The rationale for performing the test is that patients with hormone receptor-positive DCIS after excision can take relatively nontoxic medications, such as tamoxifen, to block the receptors and prevent DCIS recurrence. Although hormone-blocking therapy for receptor-positive DCIS can modestly lower the chance of tumor recurrence, prior studies have shown that the therapy ultimately had no effect on a patient’s survival.

Furthermore, medications like tamoxifen carry harsh side effects. Researchers provided several reasons why a core biopsy showing DCIS should not automatically be tested for hormone receptors.
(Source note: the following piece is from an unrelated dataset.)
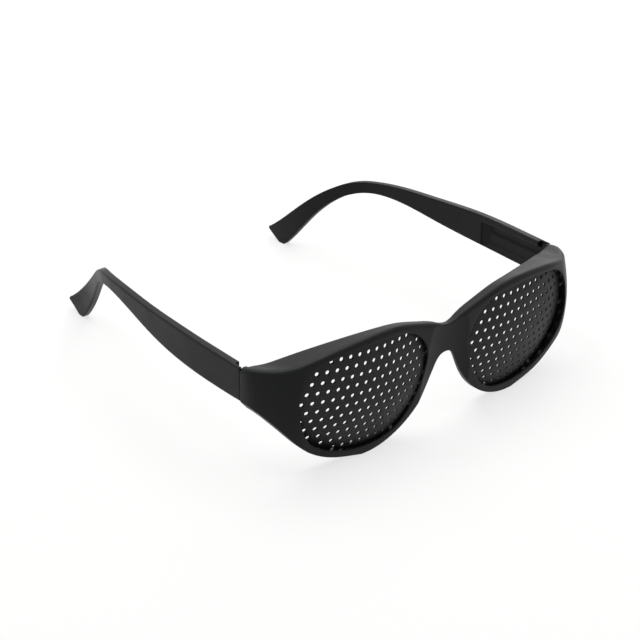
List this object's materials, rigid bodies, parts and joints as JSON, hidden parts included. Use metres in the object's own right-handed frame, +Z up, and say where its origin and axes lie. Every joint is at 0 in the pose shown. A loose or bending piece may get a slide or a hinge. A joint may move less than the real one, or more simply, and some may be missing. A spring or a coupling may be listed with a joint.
{
  "type": "pinhole glasses",
  "caption": "Wraparound glasses with perforated plates in place of lenses and two temples that fold inwards on screwed hinges.",
  "frame": {"origin": "middle of the bounding box in plan, at the floor that both rims and both temple tips stand on", "axes": "+X to the wearer's left, +Y from the brow back towards the ears, +Z up"},
  "size_m": [0.14, 0.1522, 0.0451],
  "materials": {
    "front_plastic": "satin black, moulded",
    "plate_plastic": "fine spark-eroded grain, black",
    "temple_plastic": "satin black, moulded",
    "screw_steel": "bright machined"
  },
  "bodies": {
    "front": {"front_frame": "front_plastic", "pinhole_plate_left": "plate_plastic", "pinhole_plate_right": "plate_plastic", "hinge_screw_left": "screw_steel", "hinge_screw_right": "screw_steel"},
    "left_temple": {"temple_left": "temple_plastic"},
    "right_temple": {"temple_right": "temple_plastic"}
  },
  "joints": [
    {"name": "left_temple_fold", "type": "hinge", "parent": "front", "child": "left_temple", "pos_m": [0.0664, -0.052, 0.029], "axis": [0, 0, 1], "range_deg": [0, 85]},
    {"name": "right_temple_fold", "type": "hinge", "parent": "front", "child": "right_temple", "pos_m": [-0.0664, -0.052, 0.029], "axis": [0, 0, -1], "range_deg": [0, 76]}
  ]
}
First, regardless of the core biopsy hormone receptor testing results, the standard of care in the United States after needle biopsy for DCIS is that the breast tissue that remains in the suspect area be excised by lumpectomy or mastectomy, meaning that the core biopsy hormone receptor results have no effect on the therapy.

Furthermore, “almost 20% of the time, the excision reveals that the noninvasive DCIS that the core needle biopsy caught is actually accompanied by invasive breast cancer,” Argani said. “So you have to receptor-test the invasive cancer that the core biopsy missed. That means the testing of the core biopsy with DCIS was useless.”

Lastly, about 80% of the time, the surgical excision contains DCIS alone, and the core biopsy results are negative. In these instances, physicians recommend retesting the DCIS in the surgically excised specimen because hormone receptor expression can be heterogeneous, and a small biopsy may miss a positive area.

“If you apply our local results nationally, these unnecessary initial hormone receptor tests currently come with an annual price tag of around $35 million,” Argani said. “Our results indicate that’s an expense without any justification. If these tests were routinely eliminated, the savings would be substantial.”

The National Cancer Institute reports that approximately 1 woman gets a DCIS diagnosis for every 4 women diagnosed with invasive breast cancer. Last January, The Johns Hopkins Hospital ended the practice of routinely conducting core needle biopsy hormone receptor testing, which cost $140 per patient during the study.

“Extrapolating that to the roughly 60,000 US patients diagnosed with DCIS yearly puts the cost at about $8.5 million,” Argani said. “The unnecessary cost of automatically testing DCIS in excisions when the information is not used is $26.5 million, which adds up to $35 million dollars per year in the US.”